## START

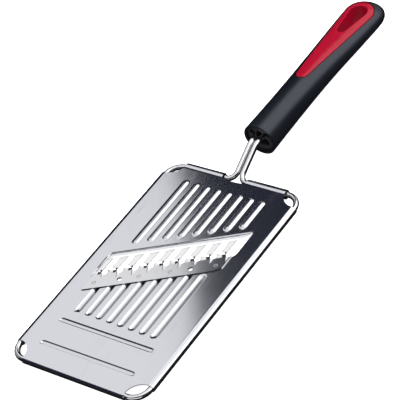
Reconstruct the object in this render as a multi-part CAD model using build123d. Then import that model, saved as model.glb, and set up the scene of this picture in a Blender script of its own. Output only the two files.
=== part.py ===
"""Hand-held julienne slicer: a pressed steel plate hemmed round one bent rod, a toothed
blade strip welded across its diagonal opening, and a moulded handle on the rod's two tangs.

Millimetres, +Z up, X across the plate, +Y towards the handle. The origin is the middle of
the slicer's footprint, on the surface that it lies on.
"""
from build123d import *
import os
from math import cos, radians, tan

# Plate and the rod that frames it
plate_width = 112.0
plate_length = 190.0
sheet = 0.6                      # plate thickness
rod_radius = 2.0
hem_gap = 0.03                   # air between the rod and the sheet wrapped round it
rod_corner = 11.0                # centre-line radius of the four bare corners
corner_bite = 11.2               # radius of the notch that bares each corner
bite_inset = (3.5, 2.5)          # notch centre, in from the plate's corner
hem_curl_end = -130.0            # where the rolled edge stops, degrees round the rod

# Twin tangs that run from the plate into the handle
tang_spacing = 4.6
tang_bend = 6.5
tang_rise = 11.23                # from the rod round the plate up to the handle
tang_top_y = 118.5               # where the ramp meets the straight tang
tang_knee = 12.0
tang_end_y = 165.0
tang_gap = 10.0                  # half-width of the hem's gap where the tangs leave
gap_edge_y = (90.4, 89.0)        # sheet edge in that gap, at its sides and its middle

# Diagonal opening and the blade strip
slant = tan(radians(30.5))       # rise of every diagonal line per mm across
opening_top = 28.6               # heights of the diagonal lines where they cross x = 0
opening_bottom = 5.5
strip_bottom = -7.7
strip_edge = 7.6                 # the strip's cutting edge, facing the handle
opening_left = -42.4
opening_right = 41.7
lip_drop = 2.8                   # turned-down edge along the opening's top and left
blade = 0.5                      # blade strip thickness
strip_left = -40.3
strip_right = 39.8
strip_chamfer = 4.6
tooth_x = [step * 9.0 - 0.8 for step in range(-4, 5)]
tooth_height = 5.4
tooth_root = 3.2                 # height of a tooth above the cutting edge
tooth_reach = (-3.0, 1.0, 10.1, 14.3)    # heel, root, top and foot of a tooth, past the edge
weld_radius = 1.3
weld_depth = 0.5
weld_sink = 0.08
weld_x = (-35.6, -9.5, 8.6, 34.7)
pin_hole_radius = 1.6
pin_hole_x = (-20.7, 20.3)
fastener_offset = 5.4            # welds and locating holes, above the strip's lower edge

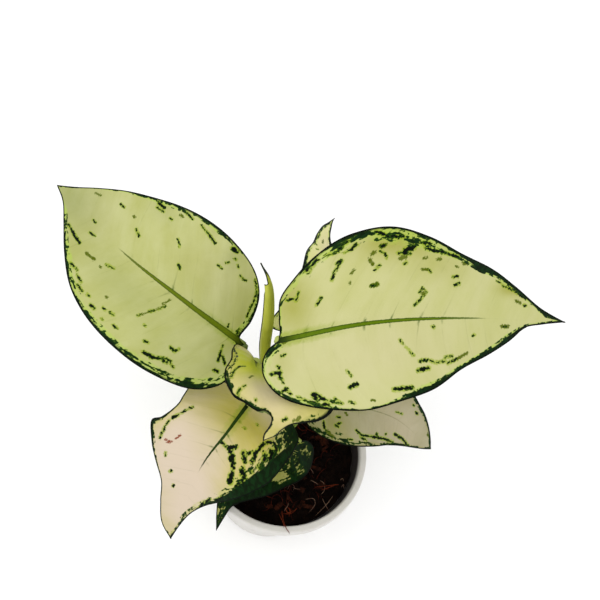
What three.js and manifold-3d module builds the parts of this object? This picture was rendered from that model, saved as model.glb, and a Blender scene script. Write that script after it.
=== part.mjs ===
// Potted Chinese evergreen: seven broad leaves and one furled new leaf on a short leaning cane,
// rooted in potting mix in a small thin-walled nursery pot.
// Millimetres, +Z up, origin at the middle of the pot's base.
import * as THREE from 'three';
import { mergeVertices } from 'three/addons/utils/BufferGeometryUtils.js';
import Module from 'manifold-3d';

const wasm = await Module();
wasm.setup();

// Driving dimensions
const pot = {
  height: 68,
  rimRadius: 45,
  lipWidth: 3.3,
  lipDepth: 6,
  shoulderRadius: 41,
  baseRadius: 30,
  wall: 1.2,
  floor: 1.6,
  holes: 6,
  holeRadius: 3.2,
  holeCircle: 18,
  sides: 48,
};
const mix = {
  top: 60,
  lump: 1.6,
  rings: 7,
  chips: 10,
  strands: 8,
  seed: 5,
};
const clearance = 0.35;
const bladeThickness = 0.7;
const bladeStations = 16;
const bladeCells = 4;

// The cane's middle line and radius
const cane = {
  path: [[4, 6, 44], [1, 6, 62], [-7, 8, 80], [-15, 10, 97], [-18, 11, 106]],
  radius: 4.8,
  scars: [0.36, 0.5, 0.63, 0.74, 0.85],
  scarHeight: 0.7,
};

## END

• _WORK TO DO_
Write out every line of the listing that holds the word "manifold".

• _SOLUTION TO THIS EXERCISE_
What three.js and manifold-3d module builds the parts of this object? This picture was rendered from that model, saved as model.glb, and a Blender scene script. Write that script after it.
import Module from 'manifold-3d';